«Монографию по военно-полевой терапии я написал сам.
…Одновременно я проводил (только с коммунистами) курс по марксизму-ленинизму на тему “Партия нового типа”».
Сразу по приезде папа привел меня в школу при советском посольстве. Там, сидя в кабинете, он, улыбаясь, показывал наш заграничный советский паспорт, убеждал директрису взять меня в четвертый класс, несмотря на то, что до конца четверти оставалась неделя, не больше.
– Хорошо, – наконец согласилась директриса, – с испытательным сроком.
Вскоре к нам в класс зашел мужчина в штатском.
– А это кто? – указал он на меня.
– Дочь военврача Мицова, – ответила директриса.
Мне не понравился ответ, была неосознанная уверенность, что папа гораздо больше, чем просто военврач. В конце четверти мне выставили по всем предметам тройки, но в классе оставили.
Я невероятно болезненно переживала необходимость ходить в школу. Самым счастливым днем была суббота, а самым страшным временем – вечер воскресенья. Однажды воскресным вечером, мучимая страшной тоской, я встретила на бульваре мою одноклассницу – уверенную в себе Клару Волкову. Она была отличница, хотя казалась мне недалекой. Возможно, это все усугублялось впечатлением, которое производила ее мать Анна Федоровна. Небольшого роста, шариком, она приходила в школу в домашнем платье, на школьном дворе громко рассказывала нам, четвероклассницам, какой у нее муж красавец («болгарские мужчины – красивы»), как они (где, когда?) после долгой разлуки встретились:
– Девчонки высунулись из вагона, сгорают от любопытства, как будем целоваться, а мы просто подошли друг к другу и пожали руки. Вот так. Никаких сюсюканий.

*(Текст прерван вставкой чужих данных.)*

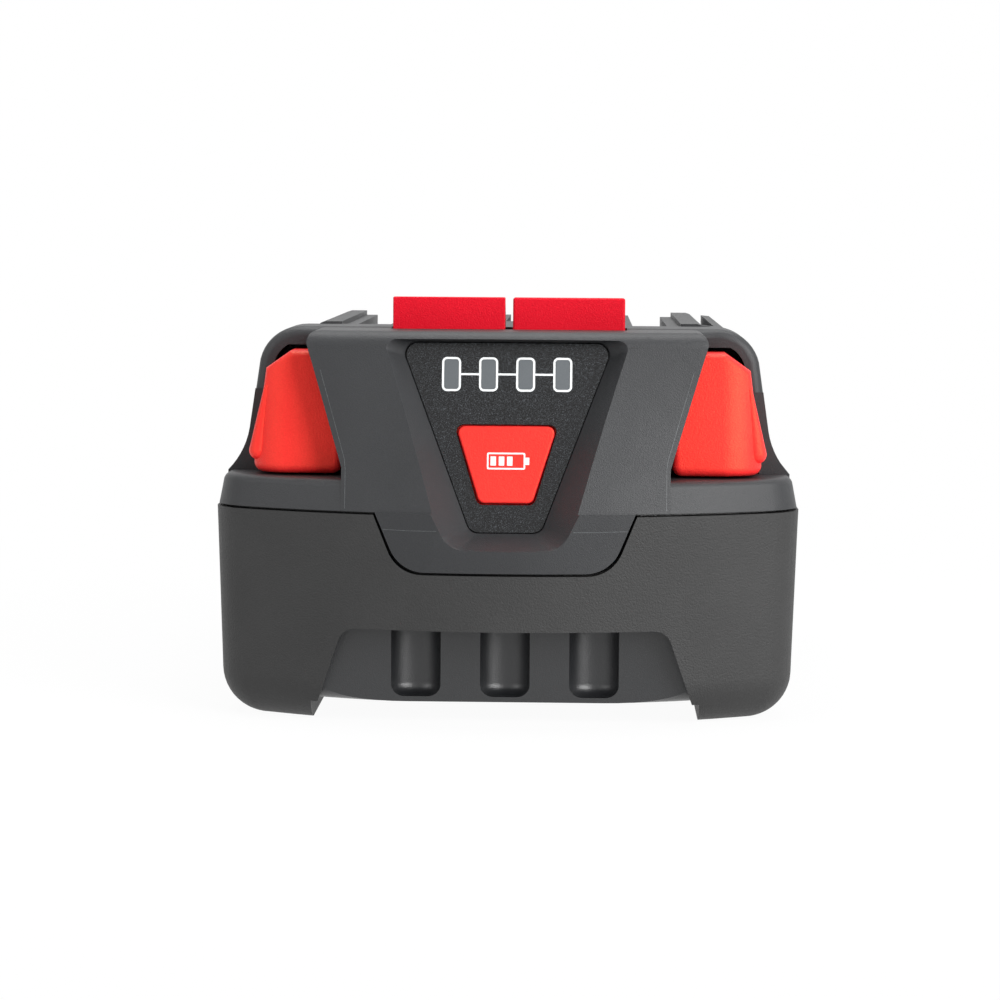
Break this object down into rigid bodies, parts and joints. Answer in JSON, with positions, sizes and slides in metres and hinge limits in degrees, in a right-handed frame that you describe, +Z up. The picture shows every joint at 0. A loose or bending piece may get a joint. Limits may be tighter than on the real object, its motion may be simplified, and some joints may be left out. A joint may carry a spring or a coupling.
{
  "type": "power tool battery pack",
  "caption": "Slide-on cordless tool battery pack with top rails, retractable latch tabs, side release buttons, a charge gauge button panel and round cells in a row.",
  "frame": {"origin": "middle of the pack's footprint, on the surface its feet stand on", "axes": "+X across the pack, to the right seen from the gauge end; +Y from the gauge end to the end that the tool slides over first; +Z up"},
  "size_m": [0.0808, 0.1118, 0.058],
  "materials": {
    "boot": "fine pebble grain, matt",
    "cover": "fine spark-eroded grain, satin",
    "shell": "satin moulded",
    "panel": "fine speckled label film, semi-gloss",
    "window": "smoked translucent",
    "red": "fine grain, satin",
    "carrier": "moulded",
    "cell_wrap": "shrink sleeve, glossy",
    "nickel": "rolled strip",
    "insulator": "pressed sheet",
    "foam": "closed-cell foam",
    "board": "solder mask",
    "component": "moulded package",
    "led": "clear lens",
    "contact": "stamped and plated",
    "cable": "flexible film",
    "steel": "zinc plated"
  },
  "bodies": {
    "pack": {"board_components": "component", "board_screws": "steel", "cell_1": "cell_wrap", "cell_2": "cell_wrap", "cell_3": "cell_wrap", "cell_4": "cell_wrap", "cell_5": "cell_wrap", "cell_holder_left": "carrier", "cell_holder_right": "carrier", "contact_minus": "contact", "contact_plus": "contact", "contact_signal_1": "contact", "contact_signal_2": "contact", "contact_signal_3": "contact", "control_board": "board", "foam_pads": "foam", "gauge_board": "board", "gauge_cable": "cable", "gauge_leds": "led", "gauge_panel": "panel", "gauge_switch": "component", "gauge_windows": "window", "housing_screws": "steel", "insulator_left": "insulator", "insulator_right": "insulator", "latch_frame": "carrier", "latch_spring_left": "steel", "latch_spring_right": "steel", "lower_shell": "shell", "nickel_strip_1": "nickel", "nickel_strip_2": "nickel", "nickel_strip_3": "nickel", "nickel_strip_4": "nickel", "nickel_strip_5": "nickel", "nickel_strip_6": "nickel", "outer_boot": "boot", "terminal_block": "carrier", "thermistor": "component", "top_cover": "cover"},
    "release_button_left": {"release_button_left": "red"},
    "release_button_right": {"release_button_right": "red"},
    "latch_tab_left": {"latch_tab_left": "red"},
    "latch_tab_right": {"latch_tab_right": "red"},
    "gauge_button": {"gauge_button": "red"}
  },
  "joints": [
    {"name": "button_left_press", "type": "slide", "parent": "pack", "child": "release_button_left", "axis": [1, 0, 0], "range_m": [0, 0.0044]},
    {"name": "tab_left_drop", "type": "slide", "parent": "pack", "child": "latch_tab_left", "axis": [0, 0, -1], "range_m": [0, 0.0044], "stiffness_N_per_m": 300, "springref_m": -0.002, "deforming": ["latch_spring_left"]},
    {"name": "button_right_press", "type": "slide", "parent": "pack", "child": "release_button_right", "axis": [-1, 0, 0], "range_m": [0, 0.0044]},
    {"name": "tab_right_drop", "type": "slide", "parent": "pack", "child": "latch_tab_right", "axis": [0, 0, -1], "range_m": [0, 0.0044], "stiffness_N_per_m": 300, "springref_m": -0.002, "deforming": ["latch_spring_right"]},
    {"name": "gauge_button_press", "type": "slide", "parent": "pack", "child": "gauge_button", "axis": [0, 0.9848, -0.1736], "range_m": [0, 0.0006], "stiffness_N_per_m": 800, "springref_m": -0.0004}
  ],
  "couplings": [
    {"joint": "tab_left_drop", "follows": "button_left_press", "ratio": 1},
    {"joint": "tab_right_drop", "follows": "button_right_press", "ratio": 1}
  ]
}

Вроде и не глупость, но то, как она рассказывала, с каким самодовольством и, главное, кому – четвероклассницам! – все выглядело глупо.
– Инга, Инга, – закричала Клара. – Завтра придешь?
Она бежала навстречу, хорошо одетая, радостная, плотненькая, с накрученными вокруг ушей косичками. До сих пор помню сразившее меня удивление – как можно быть такой беспечно-радостной, когда завтра предстоит идти в школу?
Я не покидаю парты во время перемены, мне страшно сделать шаг по классу. Сижу как приклеенная. У всех какие-то невиданной формы карандаши: маленькие, пузатенькие, с мохнатой кисточкой на конце. У всех – и особенно у этой Клары – необыкновенной красоты пеналы. Там все пишут друг другу в альбомы стихи и рисуют.
– Альбомы? – переспрашивает мама. – Раньше ими увлекались уездные барышни. Неужели все вернулось?
Я, конечно, тоже пишу всякую ерунду в их альбомы изломанным, некрасивым почерком, испытывая отвращение к написанному. На последней странице, в самом углу, пишу: «Кто любит более меня, пусть пишет далее меня». Если это место занято, я заворачиваю уголок на любой странице, пишу: «секрет», а внутри – все то же объяснение в любви. Ни писать красиво, ни рисовать я не умела, как не умела и ничего выдумывать.
Потом и я, конечно, завела альбом в пухлой, будто под нее была подложена вата, отвратительного розового цвета обложке, с голубыми в разводах страницами. На первой странице надлежало что-то нарисовать, я долго думала и нарисовала по линейке нечто подобное коробке. Раскрасила в коричневый цвет.
– Мама, как писать, конфеты или конфекты?
Откуда «конфекты»? Не помню, чтобы так говорили в Рыльске, но, значит, кто-то говорил. Вероятно, бабушка. Мама отвечает:
– Раньше говорили – конфекты, теперь – конфеты, можно и так и так.
И я пишу на кривом параллелепипеде большими буквами «конфекты» и вижу, до чего это безобразно.
Из небольших окон под самой крышей, где все время гугукали голуби, я смотрела по вечерам в окна противоположного дома. Чужая шикарная жизнь открывалась мне – приглушенный свет лампы под абажуром, девушка в воздушном пеньюаре, расчесывающая черные блестящие волосы, отсвечивающее большое зеркало, разобранная большая кровать и… все? Все. Девушка вставала из-за столика, подходила к окну и недовольно задергивала плотные шторы.
Жизнь в доме ЦК шла своим чередом. Той зимой мы жили очень тихо, папу почти не видели, существовал только переулок Париж, где находилась наша школа, и этот серый дом.